His workmates would be quarantined on board the vessel for 21 days and compulsory testing ordered for anyone who had visited the ship.
The Post previously reported that starting next week, residents and workers coming from extremely high-risk areas would be allowed to return provided they held a recognised vaccination
In addition, unvaccinated students stranded in Britain, one of eight countries deemed extremely high-risk by the Hong Kong government, could also come home and reunite with their families during the summer holiday.
On Friday, respiratory medicine expert Dr Leung Chi-chiu called the measure “extremely dangerous”, as vaccines might not fully protect people from the coronavirus variants, and there were still loopholes at the airport, and in hotel quarantine.
He said, so far, countries and regions globally mainly relied on the strict control of arrivals to successfully curb the spread of the virus and resume normal life, an approach Hong Kong also adopted.
The city already faced challenges, Leung said, and the opening could create more loopholes and put mounting pressure on the city’s quarantine system.
“If we allow dozens to hundreds of the virus variant cases into the city, how can we ensure our existing quarantine system can bear that pressure?” he told a radio show.
“What we have achieved so far is not easy.
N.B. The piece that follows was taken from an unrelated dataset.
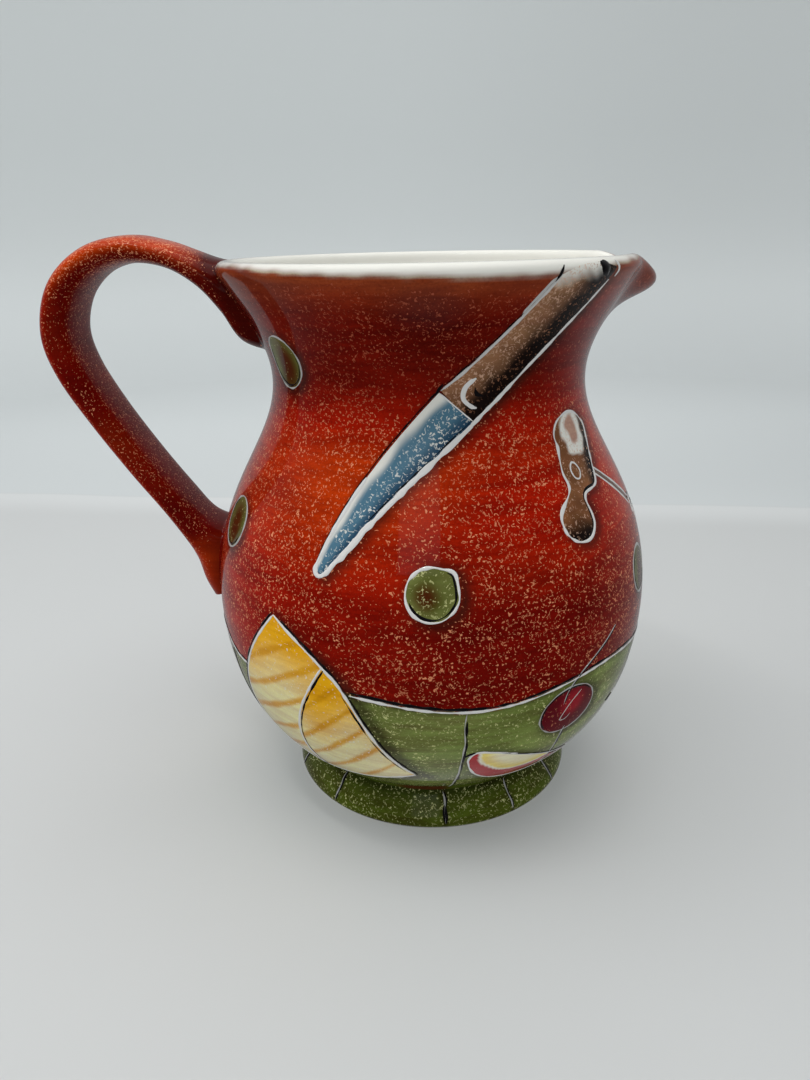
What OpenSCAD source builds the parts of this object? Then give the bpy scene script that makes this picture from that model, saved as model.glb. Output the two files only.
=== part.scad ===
// A glazed earthenware pitcher: a thrown round body, a small pressed-in pouring spout,
// a flared foot ring and a strap handle, each luted to the body with clay slip.
// +Z is up, the origin is the centre of the foot on the table, the handle points to -X
// and the spout to +X.

/* [Body] */
// Height of the rim above the table
rim_h = 190; // [175:1:200]
// Widest radius of the belly
belly_r = 77.6; // [74:0.2:82]
// Height of the widest part of the belly
belly_z = 76; // [70:1:82]
// Narrowest radius of the neck
neck_r = 53.4; // [50:0.2:58]
// Height of the narrowest part of the neck
neck_z = 152; // [148:1:156]
// Outer radius of the rolled lip
lip_r = 68.6; // [65:0.2:72]
// Thickness of the thrown wall
wall = 4.6; // [3.5:0.1:6]
// Thickness of the floor
floor_t = 6; // [5:0.5:9]

/* [Foot] */
// Outer radius of the foot on the table
foot_r = 53; // [50:0.5:56]
// Height of the foot, up to the underside of the body
foot_h = 15; // [12:0.5:18]
// Radius of the groove between the foot and the belly
groove_r = 46; // [43:0.5:49]
// Width of the foot ring where it stands
foot_w = 10; // [7:0.5:12]

/* [Spout] */
// How far the tip of the spout reaches beyond the round lip
spout_reach = 7; // [4:0.5:11]
// How far the lip dips at the tip of the spout
spout_dip = 6; // [1:0.5:8]
// Half of the angle that the spout takes out of the round lip
spout_half_angle = 21; // [16:1:28]

/* [Handle] */
// Scale of the width of the strap
strap_width_factor = 1; // [0.8:0.05:1.15]
// Squareness of the strap's section, where 2 is an ellipse
strap_squareness = 2.6; // [2:0.1:4]

/* [Slip joints] */
// Thickness of the slip between the body and what is luted to it
slip_t = 0.8; // [0.5:0.1:1.2]
// How far the squeezed-out slip stands around a handle root
slip_rim = 1.6; // [0.8:0.2:2.4]

/* [Hidden] */
eps = 0.01;
curve_steps = 16;
round_fn = 128;
slot_fn = 48;

// Glaze colours
red = [0.60, 0.13, 0.06];
dark_red = [0.45, 0.07, 0.04];
green = [0.36, 0.40, 0.16];
clay = [0.86, 0.80, 0.72];

// Points of a cubic curve from a to d with the handles b and c, without its last point
function bezier(a, b, c, d, n = curve_steps) =
    [for (i = [0 : n - 1]) let (t = i / n)
        pow(1 - t, 3) * a + 3 * t * pow(1 - t, 2) * b + 3 * t * t * (1 - t) * c + pow(t, 3) * d];
function smooth_step(t) = t * t * (3 - 2 * t);
function clamp01(t) = min(max(t, 0), 1);
function reversed(list) = [for (i = [len(list) - 1 : -1 : 0]) list[i]];

// Handles of the outline's curves: how far each curve runs on before it bends
underside_run = 15;   // outwards from the groove
underside_rise = 6;   // upwards over the same run
below_belly = 35;     // down from the widest part
above_belly = 39;     // up from the widest part
below_neck = 22;      // down from the narrowest part
above_neck = 13;      // up from the narrowest part
flare_drop = 10;      // down from the lip
flare_lean = 6;       // inwards over the same drop
// Inside, the floor is flatter and the wall turns into it later
floor_run = 6;        // outwards past the groove
inside_below_belly = 30;
inside_lean = 5;
// The rolled lip
lip_h = 4;
lip_side = 2.2;       // how far its sides run up
lip_bulge = 0.8;      // how far its outer side leans outwards
lip_inner_bulge = 0.4;
lip_round = 0.6;      // where its outer side turns over
lip_inner_round = 1;
lip_narrower = 1;     // how much less than the wall the inside follows the lip
lip_steps = 6;
lip_inner_r = lip_r - wall - lip_narrower;
lip_crest_r = (lip_r + lip_inner_r) / 2;
inner_floor_z = foot_h + floor_t;

// Curves that the outside and the inside share, from a lower to an upper radius
function shoulder(belly, neck) =
    bezier([belly, belly_z], [belly, belly_z + above_belly],
           [neck, neck_z - below_neck], [neck, neck_z]);
function flare(neck, lip, lean) =
    bezier([neck, neck_z], [neck, neck_z + above_neck],
           [lip - lean, rim_h - lip_h - flare_drop], [lip, rim_h - lip_h]);
function rolled_side(r, bulge, turn, crest_z) =
    bezier([r, rim_h - lip_h], [r + bulge, rim_h - lip_h + lip_side],
           [turn, crest_z], [lip_crest_r, crest_z], lip_steps);

// The outer outline as [radius, height], from the underside to the neck and on to the lip.
// grow moves it outwards, for the slip that lies on it.
function belly_curve(grow = 0) = concat(
    bezier([groove_r + grow, foot_h], [groove_r + underside_run + grow, foot_h + underside_rise],
           [belly_r + grow, belly_z - below_belly], [belly_r + grow, belly_z]),
    shoulder(belly_r + grow, neck_r + grow));
function flare_curve(grow = 0) = flare(neck_r + grow, lip_r + grow, flare_lean);
function lip_curve(grow = 0) =
    rolled_side(lip_r + grow, lip_bulge, lip_r - lip_round + grow, rim_h + grow);

// The inner outline, from the floor to the neck and on to the lip
inner_belly = concat(
    bezier([0, inner_floor_z], [groove_r + floor_run, inner_floor_z],
           [belly_r - wall, belly_z - inside_below_belly], [belly_r - wall, belly_z]),
    shoulder(belly_r - wall, neck_r - wall));
inner_flare = flare(neck_r - wall, lip_inner_r, inside_lean);
lip_inner = rolled_side(lip_inner_r, lip_inner_bulge, lip_inner_r + lip_inner_round, rim_h);

// Solid of revolution that fills the pitcher out to its outer surface
module filled_body(grow = 0) {
    above = rim_h + belly_r;
    rotate_extrude($fn = round_fn)
        polygon(concat([[0, foot_h - grow]], belly_curve(grow), flare_curve(grow), lip_curve(grow),
                       [[lip_crest_r, rim_h + grow], [lip_crest_r, above], [0, above]]));
}

module vessel_body() {
    color(red) difference() {
        rotate_extrude($fn = round_fn)
            polygon(concat([[0, foot_h]], belly_curve(), flare_curve(), lip_curve(),
                           [[lip_crest_r, rim_h]], reversed(lip_inner),
                           reversed(inner_flare), reversed(inner_belly)));
        spout_notch();
    }
}

// The wedge that the spout takes out of the neck and lip
module spout_notch() {
    reach = 2 * lip_r;
    side = reach * tan(spout_half_angle);
    translate([0, 0, neck_z]) linear_extrude(rim_h)
        polygon([[0, 0], [reach, -side], [reach, side]]);
}

// Wall of the spout as a closed section, up the outside and down the inside
spout_section = concat(flare_curve(), lip_curve(), [[lip_crest_r, rim_h]],
                       reversed(lip_inner), reversed(inner_flare));
spout_stations = 28;
spout_late = 2.5;     // how late the push sets in on the way up

// Where a point of the section goes at the angle a: pushed out and dipped towards the tip
function spout_push(a) = pow(cos(90 * a / spout_half_angle), 2);
function spout_rise(z) = clamp01((z - neck_z) / (rim_h - lip_h - neck_z));
function spout_point(p, a) =
    let (push = spout_push(a) * smooth_step(pow(spout_rise(p[1]), spout_late)),
         r = p[0] + spout_reach * push)
    [r * cos(a), r * sin(a), p[1] - spout_dip * push];

module spout() {
    n = len(spout_section);
    last = spout_stations * n;
    pairs = floor(n / 2);
    points = [for (i = [0 : spout_stations], p = spout_section)
        spout_point(p, spout_half_angle * (2 * i / spout_stations - 1))];
    walls = [for (i = [0 : spout_stations - 1], k = [0 : n - 1])
        let (a = i * n + k, b = i * n + (k + 1) % n) each [[a, b, b + n], [a, b + n, a + n]]];
    ends = [for (k = [0 : pairs - 1]) let (m = n - 1 - k)
        each [[k, m, m - 1], [k, m - 1, k + 1],
              [last + k, last + m - 1, last + m], [last + k, last + k + 1, last + m - 1]]];
    color(red) polyhedron(points, concat(walls, [for (f = ends)
        if (f[0] != f[1] && f[1] != f[2] && f[0] != f[2]) f]));
}

// Foot: a flared ring that stands on a rounded edge
foot_edge = 2.2;      // height of the rounded edge
foot_edge_in = 2.5;   // how far in the edge meets the table
foot_edge_out = 1;    // how far in the edge's curve runs along the table
foot_edge_up = 0.8;   // from what height it runs up the side
foot_inner_rise = 1.5;
foot_inner_in = 2;
foot_flare_in = 0.4;  // how far the flare leans in over its straighter part
foot_flare_z = 6.5;   // height of that part
foot_neck_out = 1;    // where the flare turns up into the groove
foot_neck_z = 8.5;
foot_seat_w = 8;      // width of the seat under the body
module foot_ring() {
    seat_z = foot_h - slip_t;
    color(green) rotate_extrude($fn = round_fn)
        polygon(concat([[foot_r - foot_w, foot_inner_rise], [foot_r - foot_w + foot_inner_in, 0]],
                       bezier([foot_r - foot_edge_in, 0], [foot_r - foot_edge_out, 0],
                              [foot_r, foot_edge_up], [foot_r, foot_edge], lip_steps),
                       bezier([foot_r, foot_edge], [foot_r - foot_flare_in, foot_flare_z],
                              [groove_r + foot_neck_out, foot_neck_z], [groove_r, seat_z]),
                       [[groove_r, seat_z], [groove_r - foot_seat_w, seat_z]]));
}

// Ring of slip between the foot and the body, squeezed out a little into the groove
slip_squeeze = 0.3;
slip_short = 0.5;     // how far short of the seat's inner edge it stops
module foot_joint() {
    color(clay) translate([0, 0, foot_h - slip_t]) difference() {
        cylinder(h = slip_t, r = groove_r + slip_squeeze, $fn = round_fn);
        translate([0, 0, -eps])
            cylinder(h = slip_t + 2 * eps, r = groove_r - foot_seat_w + slip_short,
                     $fn = round_fn);
    }
}

// Stations of the strap: [x, z, direction of its outer face in degrees, thickness, width].
// They run from the upper root over the top and down to the lower root.
handle_stations = [
    [-56.0, 174.5, 98, 28, 29],
    [-64.0, 177.0, 98, 26, 29],
    [-69.0, 181.9, 100, 18.6, 29],
    [-76.2, 187.7, 102, 12, 29],
    [-85.5, 192.2, 99, 8.8, 29],
    [-97.0, 193.9, 92, 8.8, 29],
    [-109.2, 190.6, 120, 10, 29],
    [-118.8, 181.6, 150, 11.2, 29],
    [-122.8, 168.5, 180, 11.2, 29],
    [-120.2, 155.8, 195, 11, 28],
    [-112.1, 140.1, 210, 10.4, 27],
    [-101.2, 122.7, 213, 10, 27],
    [-91.3, 108.4, 213, 10, 27],
    [-84.4, 98.6, 212, 11.5, 27.5],
    [-77.4, 92.2, 210, 19.5, 28],
    [-72.4, 84.5, 207, 26, 28],
    [-70.3, 77.0, 206, 25, 23]];
stations_between = 4;
section_points = 28;

// Smooth values between the stations, by a Catmull-Rom curve through them
function station(i) = handle_stations[min(max(i, 0), len(handle_stations) - 1)];
function strap_at(i, t) =
    let (a = station(i - 1), b = station(i), c = station(i + 1), d = station(i + 2))
    0.5 * (2 * b + (c - a) * t + (2 * a - 5 * b + 4 * c - d) * t * t
           + (3 * b - a - 3 * c + d) * t * t * t);
strap = concat([for (i = [0 : len(handle_stations) - 2], k = [0 : stations_between - 1])
                    strap_at(i, k / stations_between)],
               [station(len(handle_stations) - 1)]);

// A rounded, slightly squared section in the strap's thickness and width
function signed_power(v, p) = sign(v) * pow(abs(v), p);
function strap_ring(s) = [for (k = [0 : section_points - 1])
    let (a = 360 * k / section_points,
         u = signed_power(cos(a), 2 / strap_squareness) * s[3] / 2,
         v = signed_power(sin(a), 2 / strap_squareness) * s[4] / 2 * strap_width_factor)
    [s[0] + u * cos(s[2]), v, s[1] + u * sin(s[2])]];

// The whole strap, with both roots running on into the body
module strap_solid() {
    n = section_points;
    rings = len(strap);
    walls = [for (i = [0 : rings - 2], k = [0 : n - 1])
        let (a = i * n + k, b = i * n + (k + 1) % n) each [[a, b, b + n], [a, b + n, a + n]]];
    ends = [[for (k = [n - 1 : -1 : 0]) k], [for (k = [0 : n - 1]) (rings - 1) * n + k]];
    polyhedron([for (s = strap) each strap_ring(s)], concat(walls, ends));
}

module handle() {
    color(red) difference() {
        strap_solid();
        filled_body(slip_t);
    }
}

// Slip under one root of the handle: the part of a thin coat on the body that lies in a
// rounded prism, given by the root's height above the table, its height and its width
module slip_pad(z, height, width) {
    color(dark_red) intersection() {
        difference() {
            filled_body(slip_t);
            filled_body();
        }
        translate([-belly_r - foot_w, 0, z]) rotate([0, 90, 0]) linear_extrude(belly_r)
            rounded_slot(height + 2 * slip_rim, width + 2 * slip_rim);
    }
}

// A slot with round ends, a along X and b along Y
module rounded_slot(a, b) {
    r = min(a, b) / 2;
    hull() for (side = [-1, 1])
        translate(side * [a / 2 - r, b / 2 - r]) circle(r, $fn = slot_fn);
}

// Where the strap meets the body: [height above the table, height of the root, width]
upper_root = [175.5, 27, 27];
lower_root = [87.5, 34, 26];
module upper_handle_joint() slip_pad(upper_root[0], upper_root[1], upper_root[2]);
module lower_handle_joint() slip_pad(lower_root[0], lower_root[1], lower_root[2]);

vessel_body();
spout();
foot_ring();
foot_joint();
handle();
upper_handle_joint();
lower_handle_joint();
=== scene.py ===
"""Looks of a painted earthenware pitcher: clay forms, glaze, painted picnic pattern, studio.

Lengths are in millimetres here and become metres when a mesh is made. A place on the
pitcher is (around, height): degrees from the front (-Y) towards the spout (+X), and
millimetres above the table. Laid flat, it is millimetres to the right and up the wall.
"""
import math

import bpy
import numpy as np
from mathutils import Matrix, Vector
from mathutils.geometry import delaunay_2d_cdt
from mathutils.kdtree import KDTree


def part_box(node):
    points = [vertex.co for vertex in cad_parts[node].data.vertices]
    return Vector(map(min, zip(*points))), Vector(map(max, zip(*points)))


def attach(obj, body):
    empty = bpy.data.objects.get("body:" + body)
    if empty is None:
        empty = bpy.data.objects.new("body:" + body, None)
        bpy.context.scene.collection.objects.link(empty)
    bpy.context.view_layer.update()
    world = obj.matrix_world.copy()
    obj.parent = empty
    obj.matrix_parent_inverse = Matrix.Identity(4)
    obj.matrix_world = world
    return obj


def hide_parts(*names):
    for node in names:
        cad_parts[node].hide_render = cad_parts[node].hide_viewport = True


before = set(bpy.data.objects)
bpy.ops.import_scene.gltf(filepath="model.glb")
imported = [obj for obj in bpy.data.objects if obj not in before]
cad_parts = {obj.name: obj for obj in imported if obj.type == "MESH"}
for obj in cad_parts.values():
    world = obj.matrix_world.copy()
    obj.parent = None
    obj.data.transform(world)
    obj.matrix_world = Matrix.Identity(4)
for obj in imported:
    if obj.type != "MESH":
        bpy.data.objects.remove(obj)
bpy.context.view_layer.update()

MM = 0.001

# ---------------------------------------------------------------- sizes
_, body_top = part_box("vessel_body")
_, foot_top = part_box("foot_ring")
joint_low, joint_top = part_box("foot_joint")
RIM_H = body_top.z / MM
BELLY_R = body_top.y / MM
FOOT_R = foot_top.x / MM
FOOT_H = joint_top.z / MM
FOOT_SEAT_Z = joint_low.z / MM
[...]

But doing so could lead us to another downfall.”
Hong Kong’s infection rate has recently stabilised, with sporadic cases mainly imported.
On another radio show, Professor David Hui Shu-cheong, a respiratory medicine expert at Chinese University, also said the measures risked bringing more infections into Hong Kong.
Hui pointed to previous cases involving airport staff and quarantine hotel personnel contracting the virus from imported cases, noting the vaccination rate among those workers was not high.
He urged these frontline staff to get vaccinated as soon as possible to prevent bringing the virus into the community.
Under the revamped rules, extremely high-risk countries, known as Group A1, and very high-risk, Group A2, would be combined into a single high-risk Group A category.
High-risk Group B would be combined with Group C into a medium-risk category.
Group A1 contains Brazil, India, Indonesia, Nepal, Pakistan, the Philippines, South Africa and Britain. On Friday, Russia joined Ireland in Group A2.
On Thursday, Britain moved Hong Kong to its Covid-19 green list for travel, allowing travellers from Hong Kong to the country without quarantine, starting from next Monday. But they will still have to take a test before departing for Britain and again two days after their arrival.
Previously, Hong Kong was on Britain’s amber list, meaning travellers had to quarantine for 10 days.
Leung said Britain’s move could prompt more Hongkongers to travel to the country, and their return could hamper the city’s efforts in controlling the virus.
“Our current top priority is to reopen borders with neighbouring areas. But with more people returning from Britain, that would bring risks to the community, and cause that plan to fail,” he said.
Chief Executive Carrie Lam Cheng Yuet-ngor said on Thursday that the Guangdong provincial authorities had not made any promises to Hong Kong about quarantine-free travel across the border, and any talks must start from scratch.
“The mainland has still not yet reopened borders with Hong Kong,” Hui said. “The relaxation of Covid-19 measures in Britain and the returning of more people from there to Hong Kong could create loopholes and open to more virus sources.”
Meanwhile, civil service minister Patrick Nip Tak-kuen said that more than half of civil servants had been vaccinated with at least one shot.
The scheme of requiring frontline government employees to either receive Covid-19 vaccination or undergo regular testing, a move began in late May, would be expanded to all frontline staff starting from mid-July.
Nip said workers to be covered would include those who had frequent contact with the public and worked indoors, but he did not elaborate on how many more employees would be covered.
Some 64,000 frontline staff were covered in the initial phase of the scheme.
The city’s tally of confirmed coronavirus cases stands at 11,956, with 212 related deaths.